Internet speeds in Australia may be far slower than other developed nations, but things are improving rapidly, according to a recent Akamai report on the ‘State of the Internet’.
Akamai’s 2010 Q4 report showed that the average connection speed in Australia was 3 Mbps, a 35 percent increase on the same period last year.
Over half of Australian households connected to the internet do so on speeds above 2 Mbps – meeting Akamai’s definition of broadband.
This represented 41 percent growth on the same quarter in 2009 - the fastest growth rate in the Asia Pacific region - but still leagues behind Hong Kong (93 percent over 2 Mbps), South Korea (87 percent), Japan (80 percent) and Taiwan (79 percent).
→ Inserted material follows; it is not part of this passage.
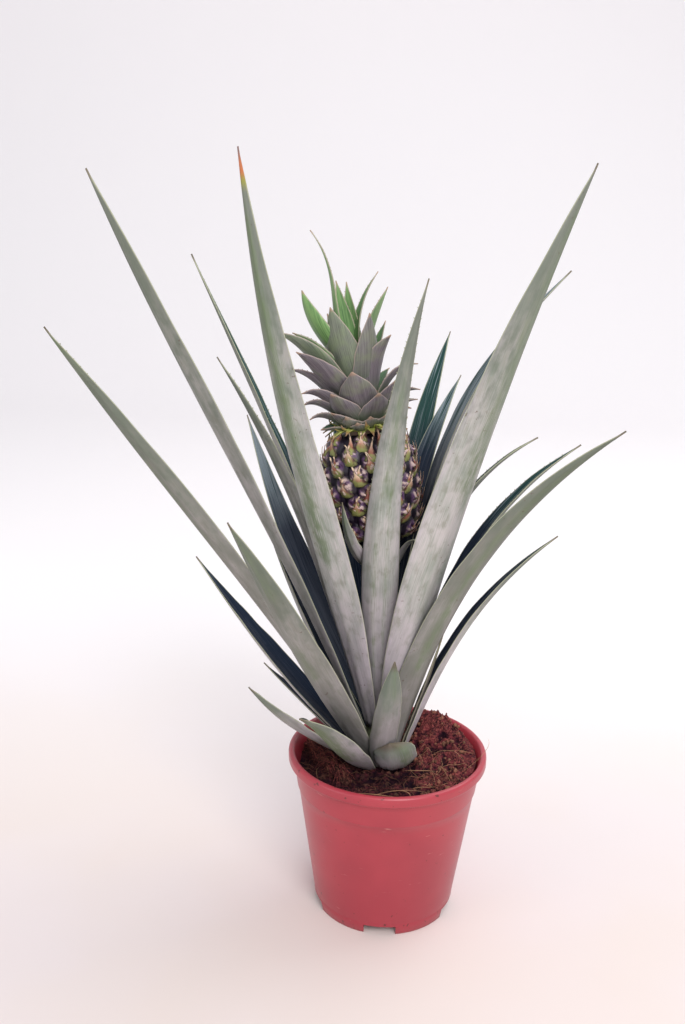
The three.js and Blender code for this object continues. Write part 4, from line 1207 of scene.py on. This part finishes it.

Only 12 percent of Australians enjoyed speeds above 5 Mbps, versus over 50 percent in Japan and South Korea.
The average peak broadband connection speeds in Australia for the quarter was 12.6 Mbps – up 53 percent on the same quarter in 2009, again under half the speed of Japan and Korea.
Pick the network
The report also showed a marked disparity between data downloads recorded on two Australian mobile networks – which unfortunately were not named.
On one network – named AU-3 - average mobile connection speeds during the quarter came in at 1.5 Mbps, a second (AU-1), came in just over 1 Mbps.
But the latter network (AU-1) offered higher average peak speeds – capable of hitting around 9.5 Mbps compared to 7.3 Mbps at AU-3.
Users also sucked a lot more data on this (AU-1) network – some 1.6 GB per month versus only 231 MB on AU-3.
Which network would you expect to be AU-3 and which AU-1?